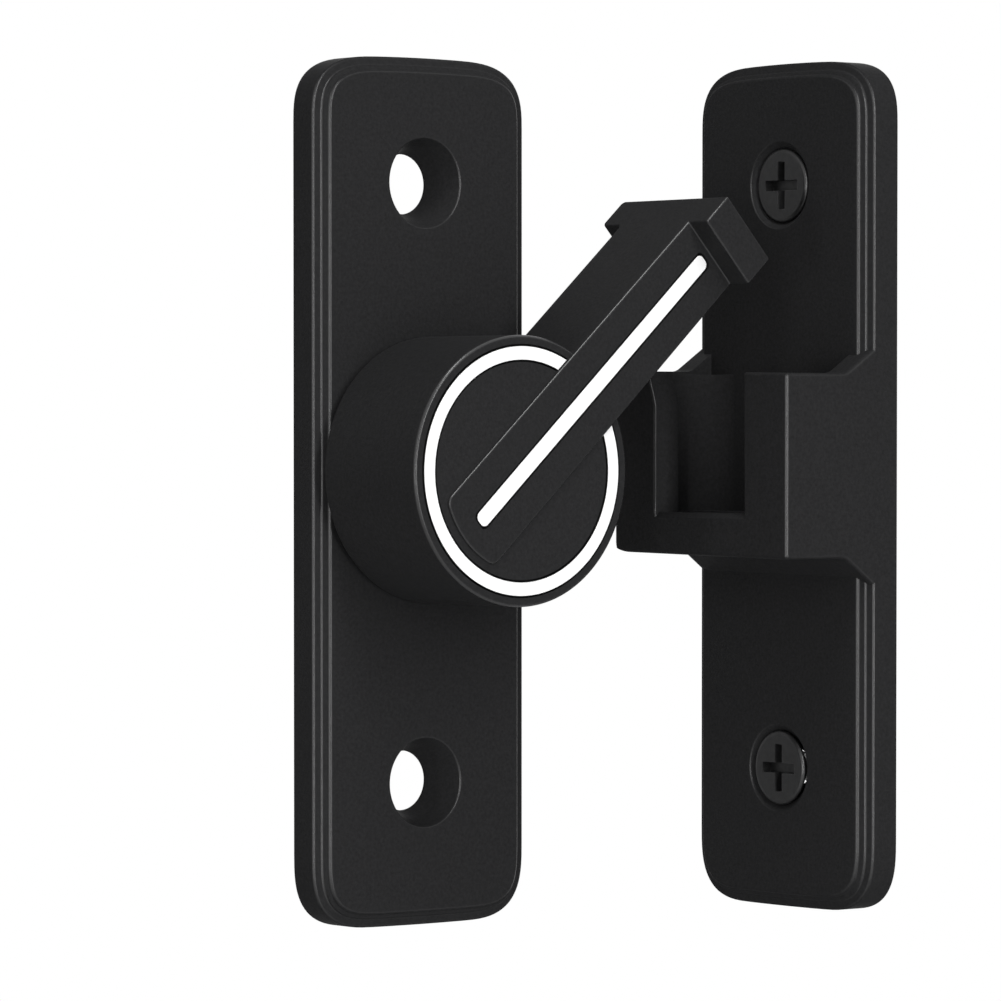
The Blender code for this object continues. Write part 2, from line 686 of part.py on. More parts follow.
def build_wave_washer(latch, material, parent):
    """A flat ring of sheet whose rows of points rise and fall as they go round."""
    steps = SMALL_STEPS
    inner, outer = SPIGOT_RADIUS + RUNNING_GAP, WASHER_RADIUS
    bm = bmesh.new()
    rings = []
    for radius in (inner, outer):
        ring = []
        for i in range(steps):
            angle = 2 * math.pi * i / steps
            height = WAVE_MIDDLE + WAVE_HEIGHT * math.cos(WAVE_COUNT * angle)
            ring.append(bm.verts.new((radius * math.cos(angle), radius * math.sin(angle),
                                      height)))
        rings.append(ring)
    for i in range(steps):
        j = (i + 1) % steps
        bm.faces.new((rings[0][i], rings[1][i], rings[1][j], rings[0][j]))
    mesh = bpy.data.meshes.new("wave_washer")
    bm.to_mesh(mesh)
    bm.free()
    washer = latch.part("wave_washer", mesh, material, parent)
    solid = washer.modifiers.new("sheet", "SOLIDIFY")
    solid.thickness = WAVE_SHEET
    solid.offset = 0.0


def cross_mesh(name, radius, top, depth, width, arm):
    """Two crossed wedges, shorter at the bottom, that cut a cross recess."""
    bm = bmesh.new()
    for turn in (0, 90):
        half, low = width / 2, width / 2 - depth * CROSS_DRAFT
        made = bmesh.ops.create_cube(bm, size=1.0)
        for vert in made["verts"]:
            deep = vert.co.z < 0
            vert.co.x = math.copysign(low if deep else half, vert.co.x)
            vert.co.y = math.copysign(arm / 2, vert.co.y)
            vert.co.z = top - depth if deep else top + radius
        bmesh.ops.rotate(bm, verts=made["verts"],
                         matrix=Matrix.Rotation(math.radians(turn), 3, "Z"))
    mesh = bpy.data.meshes.new(name)
    bm.to_mesh(mesh)
    bm.free()
    return mesh


def build_pivot_fasteners(latch, materials, parent):
    bore = PIVOT_SCREW_RADIUS + SCREW_CLEARANCE
    profile = [(bore, WASHER_FRONT), (WASHER_RADIUS, WASHER_FRONT),
               (WASHER_RADIUS, WASHER_BACK), (bore, WASHER_BACK)]
    latch.part("retaining_washer", turned("retaining_washer", profile), materials["zinc"],
               parent)
    front = WASHER_BACK - SEAT_GAP
    back = front - PIVOT_SCREW_HEAD_THICK
    end = front + PIVOT_SCREW_LENGTH
    edge = PIVOT_SCREW_HEAD_THICK / 3
    profile = [(0, end), (PIVOT_SCREW_RADIUS - edge, end),
               (PIVOT_SCREW_RADIUS, end - edge), (PIVOT_SCREW_RADIUS, front),
               (PIVOT_SCREW_HEAD, front), (PIVOT_SCREW_HEAD, back + edge),
               (PIVOT_SCREW_HEAD - edge, back), (0, back)]
    screw = latch.part("pivot_screw", turned("pivot_screw", profile), materials["zinc"],
                       parent)
    cross = cross_mesh("pivot_cross", OVERRUN, 0.0, PIVOT_SCREW_HEAD_THICK * 0.7,
                       PIVOT_SCREW_HEAD, CROSS_ARM)
    cross.transform(Matrix.Translation((0, 0, back)) @ Matrix.Rotation(math.pi, 4, "X"))
    build_cross(latch, screw, cross)


def build_cross(latch, screw, mesh):
    """Cuts the recess one wedge at a time, because the two wedges cross."""
    bm = bmesh.new()
    bm.from_mesh(mesh)
    half = len(bm.verts) // 2
    bm.verts.ensure_lookup_table()
    for first in (0, half):
        wedge = bm.copy()
        wedge.verts.ensure_lookup_table()
        other = [v for v in wedge.verts if not first <= v.index < first + half]
        bmesh.ops.delete(wedge, geom=other, context="VERTS")
        data = bpy.data.meshes.new(f"{mesh.name}_{'across' if first else 'along'}")
        wedge.to_mesh(data)
        wedge.free()
        latch.cut(screw, data)
    bm.free()


def build_detents(latch, materials, parent):
    """Two balls, each pressed to the plate by a coil spring in its pocket."""
    low = BALL_HEIGHT + BALL_RADIUS + SEAT_GAP + SPRING_WIRE
    high = RIB_BACK + POCKET_DEPTH - SEAT_GAP - SPRING_WIRE
    coil = BALL_RADIUS - SPRING_WIRE - SEAT_GAP / 2
    for i, angle in enumerate(BALL_ANGLES, 1):
        x, y = polar(TRACK_RADIUS, angle)
        name = f"detent_ball_{i}"
        bead = latch.part(name, ball(name, BALL_RADIUS, (x, y, BALL_HEIGHT), 20),
                          materials["zinc"], parent)
        shade_round(bead)
        curve = bpy.data.curves.new(f"detent_spring_{i}", "CURVE")
        curve.dimensions = "3D"
        curve.bevel_depth = SPRING_WIRE
        curve.bevel_resolution = 1
        curve.use_fill_caps = True
        per_turn = 12
        count = int(SPRING_TURNS * per_turn) + 1
        spline = curve.splines.new("POLY")
        spline.points.add(count - 1)
        for k, point in enumerate(spline.points):
            turn = 2 * math.pi * k / per_turn
            height = low + (high - low) * k / (count - 1)
            point.co = (x + coil * math.cos(turn), y + coil * math.sin(turn), height, 1.0)
        spring = new_object(f"detent_spring_{i}", curve, latch.parts, parent)
        curve.materials.append(materials["spring"])
        spring.data.use_path = False


def build_catch_screw(latch, name, height, material, parent):
    top = PLATE_THICK - SCREW_HEAD_SINK
    land = top - SCREW_HEAD_LAND
    neck = land - (SCREW_HEAD_RADIUS - SCREW_SHANK_RADIUS)
    tip = top - SCREW_LENGTH
    profile = [(0, top)]
    for across, down in arc((0, 0), 1.0, 90, 0, ROUND_STEPS):
        profile.append((SCREW_HEAD_RADIUS - SCREW_HEAD_ROUND * (1 - across),
                        land + SCREW_HEAD_LAND * down))
    profile += [(SCREW_SHANK_RADIUS, neck), (SCREW_SHANK_RADIUS, tip + SCREW_POINT), (0, tip)]
    screw = latch.part(name, turned(name, profile), material, parent)
    screw.location = (0, height, 0)
    cross = cross_mesh(name + "_cross", OVERRUN, top, CROSS_DEPTH, CROSS_WIDTH, CROSS_ARM)
    cross.transform(Matrix.Translation((0, height, 0)))
    build_cross(latch, screw, cross)


def main():
    clear_scene()
    latch = Latch()
    materials = {
        "black": new_material("powder_coat", POWDER_BLACK, 0.55, 0.0),
        "white": new_material("white_inlay", WHITE_PLASTIC, 0.5, 0.0),
        "zinc": new_material("zinc_plate", ZINC_PLATE, 0.35, 1.0),
        "spring": new_material("spring_steel", SPRING_STEEL, 0.3, 1.0),
        "nylon": new_material("nylon", NYLON, 0.5, 0.0),
        "screw": new_material("black_screw", BLACK_SCREW, 0.45, 0.6),
    }

    lock = latch.empty("lock_side", turn=(90, 0, 0))
    pivot = latch.empty("lever_pivot", turn=(0, 0, REST_ANGLE), parent=lock)
    catch = latch.empty("catch_side", (CATCH_BACK, -CATCH_MIDDLE, CATCH_LIFT), (90, 0, -90))

    build_lock_plate(latch, materials["black"], lock)
    build_bush(latch, materials["nylon"], lock)
    build_lever(latch, materials["black"], pivot)
    build_inlays(latch, materials["white"], pivot)
    build_wave_washer(latch, materials["spring"], pivot)
    build_pivot_fasteners(latch, materials, pivot)
    build_detents(latch, materials, pivot)
    build_catch_plate(latch, materials["black"], catch)
    build_catch_screw(latch, "catch_screw_upper", UPPER_HOLE, materials["screw"], catch)
    build_catch_screw(latch, "catch_screw_lower", LOWER_HOLE, materials["screw"], catch)


main()
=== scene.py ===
"""Barn door latch, dressed for its photograph.

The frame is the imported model: the origin lies on the knob's axis at the back of the lock
plate, +Y runs into the wall, +Z up, and +X from the lock plate towards the catch. Every
casting is modelled in plate coordinates, X across the plate, Y up it and Z out of the
wall, and is then turned to its place. All sizes are in metres.
"""

import math
from contextlib import contextmanager
import bmesh
import bpy
from bpy.props import FloatProperty, FloatVectorProperty, IntProperty, PointerProperty
from bpy.types import Operator, Panel, PropertyGroup
from mathutils import Matrix, Vector


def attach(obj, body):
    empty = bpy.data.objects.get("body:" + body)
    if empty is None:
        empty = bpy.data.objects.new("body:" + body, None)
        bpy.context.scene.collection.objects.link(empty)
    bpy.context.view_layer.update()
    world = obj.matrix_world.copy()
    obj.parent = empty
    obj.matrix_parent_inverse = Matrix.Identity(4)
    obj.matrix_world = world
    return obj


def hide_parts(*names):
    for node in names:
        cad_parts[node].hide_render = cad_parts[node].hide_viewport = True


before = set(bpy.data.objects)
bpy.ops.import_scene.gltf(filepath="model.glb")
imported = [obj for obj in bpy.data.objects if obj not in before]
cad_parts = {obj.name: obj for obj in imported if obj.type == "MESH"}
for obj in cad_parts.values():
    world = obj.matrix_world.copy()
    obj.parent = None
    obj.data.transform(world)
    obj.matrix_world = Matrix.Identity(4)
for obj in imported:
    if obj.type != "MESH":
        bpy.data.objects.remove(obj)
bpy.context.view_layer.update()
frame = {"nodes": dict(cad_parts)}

bl_info = {
    "name": "Barn Door Latch",
    "version": (1, 0, 0),
    "blender": (4, 5, 0),
    "location": "View3D > Sidebar > Latch",
    "description": "A flip latch for a sliding barn door, with its finishes and studio",
    "category": "Add Mesh",
}

BASE, LEVER = "base", "lever"
# The second mark picks the inlays' side faces, which are painted dark as the shade in their
# seams
WORN, SIDE_SHADE = "worn_edge", "glued"      # Marks on the faces that the finishes read
WEIGHT = "bevel_weight_edge"            # Blender's own name for a bevel's weights
OVER = 0.001                            # How far a tool reaches past what it cuts
HAIR = 0.00001                          # Slack where a place is compared
WELD = 1e-6                             # Points nearer than this are one
NARROW = 0.00022                        # Widest strip that counts as an edge's round
SHARP = math.radians(50)                # Sharper edges than this are rounded
LEVEL = math.radians(0.5)               # Faces that meet at less lie in one plane
SMOOTH = 32                             # Degrees up to which faces shade as one
MIDDLE = (0.016, -0.012, 0.0)           # The point that the lights look at


def length(name, description, default):
    return FloatProperty(name=name, description=description, default=default, min=0.0,
                         unit="LENGTH", precision=5)


def reach(name, description, default):
    return FloatVectorProperty(name=name, description=description, default=default,
                               size=2, min=0.0, unit="LENGTH", precision=5)


def colour(name, description, default):
    return FloatVectorProperty(name=name, description=description, default=default,
                               subtype="COLOR", size=4, min=0.0, max=1.0)


def bearing(name, description, default):
    return FloatProperty(name=name, description=description,
                         default=math.radians(default), subtype="ANGLE")


def share(name, description, default):
    return FloatProperty(name=name, description=description, default=default, min=0.0,
                         max=1.0, subtype="FACTOR")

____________

**Challenge:**
Gather up the lines that contain the word "Identity".

**Result:**
    obj.matrix_parent_inverse = Matrix.Identity(4)
    obj.matrix_world = Matrix.Identity(4)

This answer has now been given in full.